There is something particularly upsetting about very, very tall people when they are sad. That being the case, there is an argument to be made that My Haunted, the mournful and lovely new solo album by the tallest man in indie rock—Menomena skin-beater Danny Seim—is the most arrestingly sad record of our time. Recorded by Seim at his Portland home between Menomena tours in the twilight months of 2007, My Haunted collects 13 disarmingly honest, profoundly gentle tracks composed of little more than a nylon-string guitar, remote rhythmic rumblings, and Seim's gossamer voice, invoking loss, religion, and geography. Seim and I discussed his solo work, always done under the nom-de-guitar Lackthereof, as he prepared for My Haunted's digital-and-vinyl-only release on March 1 through local label FILMguerrero.

How long have you been recording as Lackthereof?

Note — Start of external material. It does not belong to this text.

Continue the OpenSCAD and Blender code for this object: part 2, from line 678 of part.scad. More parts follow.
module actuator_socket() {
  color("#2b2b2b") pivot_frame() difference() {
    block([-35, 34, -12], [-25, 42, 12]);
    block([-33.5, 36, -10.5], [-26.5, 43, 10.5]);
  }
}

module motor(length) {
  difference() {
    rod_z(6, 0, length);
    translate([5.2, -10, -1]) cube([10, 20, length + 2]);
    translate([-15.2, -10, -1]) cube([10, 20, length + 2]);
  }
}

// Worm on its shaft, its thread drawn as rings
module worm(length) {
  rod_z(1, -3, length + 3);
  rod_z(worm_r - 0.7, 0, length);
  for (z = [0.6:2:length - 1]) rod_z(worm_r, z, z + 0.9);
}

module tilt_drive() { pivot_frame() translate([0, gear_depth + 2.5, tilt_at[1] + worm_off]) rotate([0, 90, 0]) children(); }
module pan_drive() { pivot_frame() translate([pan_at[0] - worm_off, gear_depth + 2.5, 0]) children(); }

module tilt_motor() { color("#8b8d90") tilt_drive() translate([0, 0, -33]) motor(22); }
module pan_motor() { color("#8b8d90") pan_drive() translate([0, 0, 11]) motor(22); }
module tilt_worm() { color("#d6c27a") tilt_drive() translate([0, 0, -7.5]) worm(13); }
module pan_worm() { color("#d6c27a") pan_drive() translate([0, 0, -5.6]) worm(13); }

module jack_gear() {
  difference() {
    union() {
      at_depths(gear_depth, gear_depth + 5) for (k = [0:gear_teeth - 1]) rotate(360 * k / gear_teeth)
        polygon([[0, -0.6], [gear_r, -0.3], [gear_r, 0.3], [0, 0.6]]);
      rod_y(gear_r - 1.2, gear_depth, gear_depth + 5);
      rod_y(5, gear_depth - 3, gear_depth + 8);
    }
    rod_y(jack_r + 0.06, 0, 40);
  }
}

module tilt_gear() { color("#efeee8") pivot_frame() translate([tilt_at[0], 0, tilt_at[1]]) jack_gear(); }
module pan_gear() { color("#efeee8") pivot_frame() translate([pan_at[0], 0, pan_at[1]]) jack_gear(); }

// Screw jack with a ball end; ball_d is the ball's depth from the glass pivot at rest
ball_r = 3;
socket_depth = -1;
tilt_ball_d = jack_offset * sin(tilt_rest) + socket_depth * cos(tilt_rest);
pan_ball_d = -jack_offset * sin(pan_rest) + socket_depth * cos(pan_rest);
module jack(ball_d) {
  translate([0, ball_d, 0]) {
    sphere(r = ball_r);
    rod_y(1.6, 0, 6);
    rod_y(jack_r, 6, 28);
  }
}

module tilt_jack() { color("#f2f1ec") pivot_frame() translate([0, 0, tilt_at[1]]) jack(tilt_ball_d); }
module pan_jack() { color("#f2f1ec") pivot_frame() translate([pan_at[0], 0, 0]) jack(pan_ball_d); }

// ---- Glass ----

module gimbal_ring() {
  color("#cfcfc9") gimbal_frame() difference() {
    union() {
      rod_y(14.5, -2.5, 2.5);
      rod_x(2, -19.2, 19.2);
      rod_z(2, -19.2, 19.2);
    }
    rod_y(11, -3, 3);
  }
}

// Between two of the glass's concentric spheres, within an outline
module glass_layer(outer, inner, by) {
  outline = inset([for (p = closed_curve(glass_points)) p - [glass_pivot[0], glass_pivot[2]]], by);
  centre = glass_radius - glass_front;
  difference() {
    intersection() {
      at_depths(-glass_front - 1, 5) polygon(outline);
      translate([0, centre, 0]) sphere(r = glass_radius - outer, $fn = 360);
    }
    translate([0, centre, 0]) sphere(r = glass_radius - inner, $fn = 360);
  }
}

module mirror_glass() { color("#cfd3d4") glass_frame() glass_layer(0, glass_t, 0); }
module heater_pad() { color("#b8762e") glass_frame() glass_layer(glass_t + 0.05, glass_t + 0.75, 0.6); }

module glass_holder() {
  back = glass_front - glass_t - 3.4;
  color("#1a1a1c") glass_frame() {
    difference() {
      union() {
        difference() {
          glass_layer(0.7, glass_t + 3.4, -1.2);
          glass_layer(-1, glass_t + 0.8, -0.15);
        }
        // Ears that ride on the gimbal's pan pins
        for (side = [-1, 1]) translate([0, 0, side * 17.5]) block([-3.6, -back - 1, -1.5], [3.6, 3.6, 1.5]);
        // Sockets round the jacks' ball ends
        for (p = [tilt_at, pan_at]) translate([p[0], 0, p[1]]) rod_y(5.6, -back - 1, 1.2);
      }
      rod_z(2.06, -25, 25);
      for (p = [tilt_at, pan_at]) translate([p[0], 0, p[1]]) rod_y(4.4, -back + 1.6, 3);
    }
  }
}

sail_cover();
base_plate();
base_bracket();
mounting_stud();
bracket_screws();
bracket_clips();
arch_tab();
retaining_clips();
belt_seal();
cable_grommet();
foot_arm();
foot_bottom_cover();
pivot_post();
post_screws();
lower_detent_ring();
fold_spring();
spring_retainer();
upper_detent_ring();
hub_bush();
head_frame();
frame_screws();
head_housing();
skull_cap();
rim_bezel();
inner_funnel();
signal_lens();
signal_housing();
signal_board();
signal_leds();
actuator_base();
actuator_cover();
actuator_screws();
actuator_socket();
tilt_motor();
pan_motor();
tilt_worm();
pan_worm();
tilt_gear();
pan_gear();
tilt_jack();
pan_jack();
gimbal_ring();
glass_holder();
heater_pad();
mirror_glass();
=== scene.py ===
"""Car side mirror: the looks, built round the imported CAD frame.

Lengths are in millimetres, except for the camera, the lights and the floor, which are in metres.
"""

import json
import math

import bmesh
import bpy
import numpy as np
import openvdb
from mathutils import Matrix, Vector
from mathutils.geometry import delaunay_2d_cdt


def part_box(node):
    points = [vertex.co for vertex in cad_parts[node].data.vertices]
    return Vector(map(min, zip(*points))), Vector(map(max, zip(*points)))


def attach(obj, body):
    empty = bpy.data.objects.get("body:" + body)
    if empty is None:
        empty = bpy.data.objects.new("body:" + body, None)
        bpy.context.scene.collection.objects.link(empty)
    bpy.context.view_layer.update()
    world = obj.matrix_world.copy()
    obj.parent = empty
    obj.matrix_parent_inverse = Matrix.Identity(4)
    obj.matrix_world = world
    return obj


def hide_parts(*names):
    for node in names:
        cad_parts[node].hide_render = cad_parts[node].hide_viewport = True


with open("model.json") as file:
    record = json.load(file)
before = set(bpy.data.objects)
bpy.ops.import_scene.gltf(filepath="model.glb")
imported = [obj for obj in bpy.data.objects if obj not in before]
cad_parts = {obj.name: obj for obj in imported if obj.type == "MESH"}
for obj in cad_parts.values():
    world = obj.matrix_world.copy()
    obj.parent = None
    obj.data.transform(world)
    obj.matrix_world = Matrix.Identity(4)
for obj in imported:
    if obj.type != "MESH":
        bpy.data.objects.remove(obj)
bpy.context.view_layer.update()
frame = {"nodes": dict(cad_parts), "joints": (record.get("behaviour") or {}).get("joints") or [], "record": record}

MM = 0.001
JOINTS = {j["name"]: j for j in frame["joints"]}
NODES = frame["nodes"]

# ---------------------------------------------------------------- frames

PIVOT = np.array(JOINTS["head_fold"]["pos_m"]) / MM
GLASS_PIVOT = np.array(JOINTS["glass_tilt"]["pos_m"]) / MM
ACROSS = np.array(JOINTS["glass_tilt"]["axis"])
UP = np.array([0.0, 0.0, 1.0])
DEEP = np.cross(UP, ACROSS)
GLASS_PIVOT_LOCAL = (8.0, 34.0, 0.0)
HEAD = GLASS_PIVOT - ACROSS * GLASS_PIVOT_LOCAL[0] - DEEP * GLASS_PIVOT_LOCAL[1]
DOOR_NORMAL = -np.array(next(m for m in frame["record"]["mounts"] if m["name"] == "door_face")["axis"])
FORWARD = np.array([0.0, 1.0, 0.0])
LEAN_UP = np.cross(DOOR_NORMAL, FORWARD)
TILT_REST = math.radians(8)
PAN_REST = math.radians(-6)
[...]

Since 1997, I think. I was singing and playing guitar in another band at the time that was always trying to book studio time to make hit records. I was, and still am, terrified of the professional studio atmosphere because of these early experiences. I'm terrible under pressure. I bought a cassette four-track and fell in love with the isolated individual process. I still haven't learned any magic formula for nerdy stuff like making certain tones sound good, but I've learned to try to put more emphasis on the quality of the song rather than the quality of the recording. Recording has always been the central solo activity for me.

Much has been made of Menomena's computer-based, non-linear writing and recording methodology. How does writing for Lackthereof differ from writing for Menomena?

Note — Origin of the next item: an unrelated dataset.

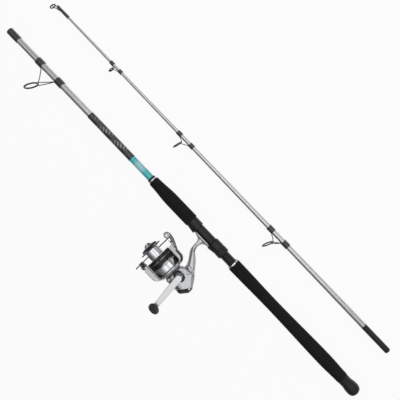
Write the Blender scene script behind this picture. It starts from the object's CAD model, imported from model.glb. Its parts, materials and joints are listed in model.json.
# %% [markdown]
# # Dressing a spinning rod and its reel
# This notebook takes a two-piece spinning rod with its reel, already built as solids, and gives every
# piece the skin that a tackle maker would give it. The solids never move. We hang better materials
# on them, stand a rounded or finer copy in for a few, and light the table.
# Read it from top to bottom: each cell makes one thing, says what it made, and the next one uses it.

# %% Bring in the fixed frame
import json
import math

import bpy
import numpy as np
from mathutils import Matrix, Vector


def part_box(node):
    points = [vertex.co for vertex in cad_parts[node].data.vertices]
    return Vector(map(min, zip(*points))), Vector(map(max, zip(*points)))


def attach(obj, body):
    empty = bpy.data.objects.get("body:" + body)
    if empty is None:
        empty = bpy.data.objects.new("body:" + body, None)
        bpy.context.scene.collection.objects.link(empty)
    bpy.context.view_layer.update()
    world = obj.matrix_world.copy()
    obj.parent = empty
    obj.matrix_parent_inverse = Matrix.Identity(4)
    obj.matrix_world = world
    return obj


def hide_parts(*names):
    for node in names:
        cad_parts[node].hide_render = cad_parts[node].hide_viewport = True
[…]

The Lackthereof process is much different. For starters, there were only a few loops used on this new album, which is an unusual thing for me. Also, all of the songs started out on an acoustic guitar instead of the usual Menomena rhythmic approach. I was intending not to play any drums on this album, but I didn't quite make it.

Compared to the grand scale of Menomena songs, the material on My Haunted seems to be almost in miniature, with vocals nearly whispered, and guitar strings lightly plucked. Are you a fan of intimate folk music? Do you consider My Haunted to fall in that tradition?

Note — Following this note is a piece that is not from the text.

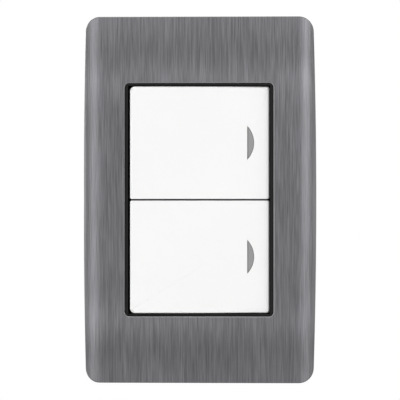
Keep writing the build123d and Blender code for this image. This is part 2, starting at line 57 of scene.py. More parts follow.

I didn't think I liked any folk music at all until I was introduced to Skip Spence via iTunes. (Thanks, iTunes!) And then I realized that most of the music I grew up loving was basically folk music. Like Beck and Pedro the Lion and Elliott Smith. I'm more drawn to the psychedelic folky stuff now, though. Not the "wacky-for-the-sake-of-being-wacky" psychedelic stuff. More like Lee Hazelwood or Cat Stevens. Ugh, name-dropping.

I don't know what "tradition" My Haunted falls into... Not because it's like super-genre-defying or anything. Just because I didn't think about it much while making it. All I knew is that I didn't want to have giant drums dominating everything, like usual. So I used this cheap classical guitar that this guy in Hillsboro once traded me for copies when I was working at Kinko's.